From what we can piece together from the first ostraca, Khonsemhab is already aware of paranormal activity, but we’re unsure if he is investigating reports or if he has witnessed some of this activity first hand. Either way, he calls upon the spirit to show itself which the ghostly figure does, revealing his name to be Nebusemekh, son of Ankhmen & Tamshas.
When questioned why the spirit is restless, Nebusemekh reveals that he was once overseer of the treasury for King Rahotpe and a commander of the Royal army. He was given a burial fit for his station, but the ground beneath his tomb had collapsed, damaging his sarcophagus, and scattering his canopic jars. With his tomb damaged and sacred offerings gone, the spirit now fears that his soul will soon cease to exist.
Khonsemhab vowed to find Nebusemekh’s body and rebuild his tomb, adding that if he couldn’t, he would instruct his servants to make daily offerings to the spirit so he was never forgotten.
Khonsemhab sends men to search for the ruined tomb and they find it "twenty-five cubits distant along the king's causeway at Deir el-Bahri.” Pleased with the discovery, Khonsemhab makes plans to begin the project…but the rest of the story is lost!
Does Khonsemhab fulfil his promise?
Do the hauntings cease?
Until the remaining ostraca is found, we will never know.
A spirit from the Triassic period – Could this be the oldest ghost in the world?
Ghost Ranch in north-central New Mexico's Rio Arriba County, is home to the ghost of a huge lizard nicknamed Vivaron, that witnesses describe as being a colossal 9 metre long crocodile type creature.
The spirit was well known to the native tribes, who already had their own ghost stories of the beast long before European Pilgrims colonised the area.
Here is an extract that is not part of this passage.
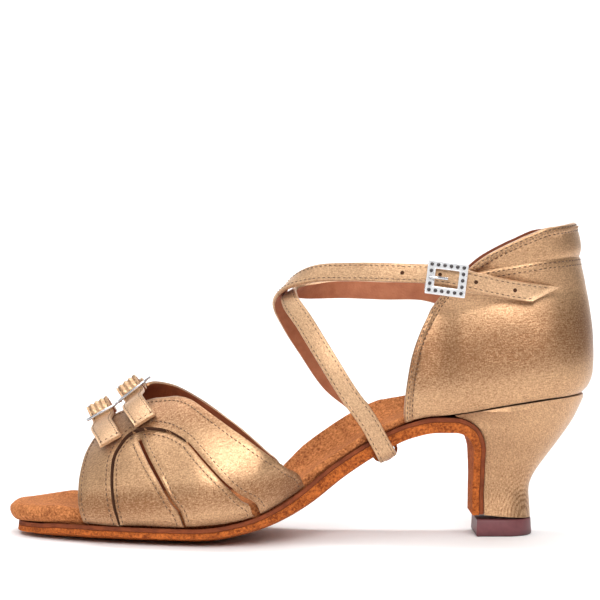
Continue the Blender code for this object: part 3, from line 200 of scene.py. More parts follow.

But despite a scattering of reports in the 19th century, the monster was considered to be nothing more than a myth.
However, in 1947 these stories regained popularity when palaeontologist Edwin H. Colbert, unearthed a huge cache of skeletons close to where the sightings were seen.
Amongst these skeletons…A fossilised 9-metre long, 220-million-year-old phytosaur, dating from the late Triassic Period!